No. \(\frac{7}{8} \) is \(\frac{1}{8} \) less than 1 and \( \frac{19}{21} \) is \( \frac{2}{21} \) less than 1
We know \(\frac{1}{8} \) is bigger than \( \frac{1}{21} \), but there is only one eighth (fewer) and there are two twenty-firsts, which is more small pieces, so we don't know which is bigger: \(\frac{1}{8} \) or \(\frac{1}{21} \).
That means we can't use this reasoning to figure out which fraction is bigger.

No, for the same reason as the previous example.
\(\frac{7}{8} \) is \(\frac{1}{8} \) less than 1 and \( \frac{10}{12} \) is \( \frac{2}{12} \) less than 1
We know \(\frac{1}{8} \) is bigger than \( \frac{1}{12} \), but there is only one eighth (fewer) and there are two twenty-firsts, which is more small pieces, so we don't know which is bigger: \(\frac{1}{8} \) or \(\frac{1}{12} \).
That means we can't use this reasoning to figure out which fraction is bigger.
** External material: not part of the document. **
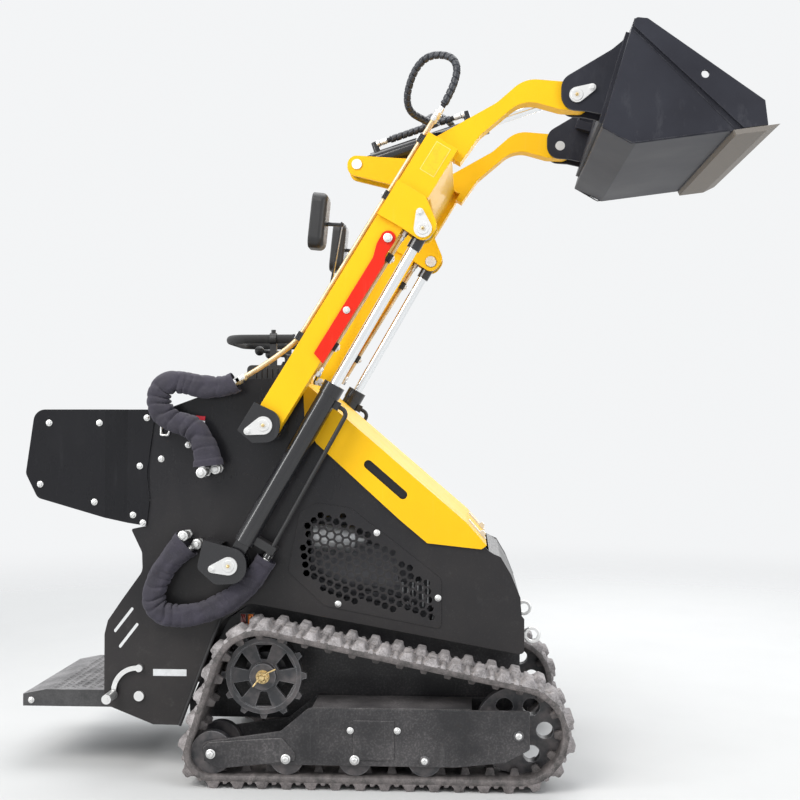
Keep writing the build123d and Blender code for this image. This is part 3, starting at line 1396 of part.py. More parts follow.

Yes, \(\frac{7}{9} \) is \(\frac{2}{9} \) less than 1. \( \frac{10}{12} \) is \( \frac{2}{12} \) less than 1.
We know ninths are bigger than twelfths, so since there are the same number of parts, we can and say \(\frac{2}{9} \) is greater than \( \frac{2}{12} \).
That means that \(\frac{7}{9} \) is farther from 1 than \( \frac{10}{12} \), so it's smaller than \( \frac{10}{12} \).

Thirds are larger than fourths, but there are more fourths and fewer thirds, so we don't have enough information to compare the fractions this way.

Fifths are bigger than eighths, but you also need to check (and explain) that there are the same number (or more) of the large pieces as compared to the small pieces to know that the total fraction is bigger.

\(\frac{7}{8} \) is only one part away from the whole, and \(\frac{10}{12} \) is two parts away from the whole, but those parts aren't the same size, If we can't be sure which is bigger \(\frac{7}{8} \) or \(\frac{2}{12} \), then we can't use the distance from the whole to explain which fraction is bigger

This explanation's biggest problem is that it's vague.
It might be saying that 7>3 (or 6>3 or 5>3)so we have more parts taken in the first fraction than the second. If that's what it's saying, then there's a problem because it's not explaining what happens with the size of the parts. In fact, this start isn't going to help much with these fractions because the fraction with more parts also has smaller parts, so that doesn't give us enough information to compare the two.

Alternately, it might be saying that the first fraction is bigger because 8>4. That's probably a bigger misconception because eighths are smaller than fourths, so knowing that 8>4 isn't a reason to thing the first fraction is larger.

This is another vague explanation
It seems to be saying that it takes more eighths to make a whole than fourths, so eighths are smaller. It doesn't include an explanation of the total amount because it doesn't use the information about how many parts are taken.

This explanation is incomplete because it doesn't tell how we know that \(\frac{7}{8} \) is closer to a whole than \(\frac{3}{4} \).

This seems to be an explanation, but if you look closer, all this says is that \(\frac{7}{8} \) is bigger because it's bigger.

This explanation is missing an explanation of how you know that \(\frac{2}{5} \) is smaller than \(\frac{1}{2} \) and \(\frac{5}{8} \) is larger than \(\frac{1}{2} \)

This explanation is missing the detail that both of the fractions are eighths, so the pieces are the same size for both fractions.